You don’t have to believe he is innocent in order to question the severity of his sentence. Had he been put away for the same time as Jonathan Aiken, Jeffrey would be freed tomorrow, Monday.

Whenever he is freed, Lord Archer will be changed. Prison probably isn’t affecting Jeffrey in the same way as it did Aiken. I visited him too, and he appeared to be coping as well as Jeffrey is now. But with hindsight I notice how all Jonathan’s conversation was of prison, while most of Archer’s is of the world outside. He won’t undergo a similar religious experience as Aiken’s. But he will emerge a crusader for prison reform and against the abuse of drugs.

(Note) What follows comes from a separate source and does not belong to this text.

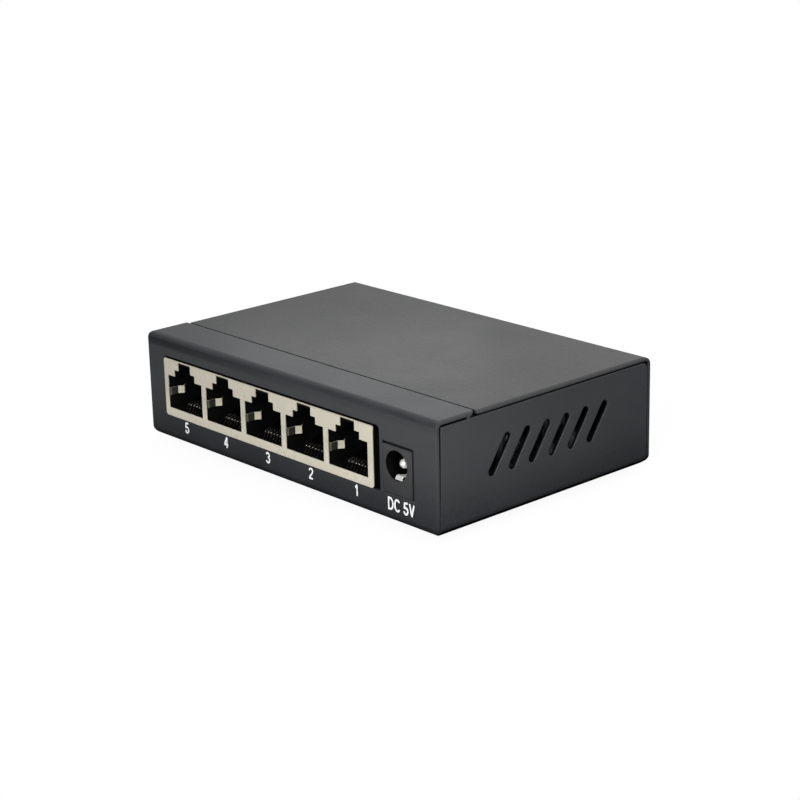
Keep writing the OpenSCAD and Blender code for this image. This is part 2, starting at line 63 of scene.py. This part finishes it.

Our prisons are awash with drugs, many prisoners are inside because of drugs, and when they are released it will be drugs again that cause many of them to lose their liberty.

Jeffrey is a formidable campaigner who will go on the stump against drugs. He’s just the sort of orator whose tirades could influence a young audience.

When Jeffrey is freed, and the smell of shepherd’s pie once more fills the air above the Thames and the Krug bottles noisily slip their corks, it will be interesting to see how many of the chauffeured limousines return to Albert Embankment, how many hands reach out to grasp the Stiltons.

Archer may, according to your taste, be a hero or a mountebank and rogue. But when he eventually reaches the Pearly Gates, he will look back on an existence that was anything but dull. That is a privilege not given to many. And the book with the most audacious plot of all has yet to be written: The Extraordinary Life of Jeffrey Archer.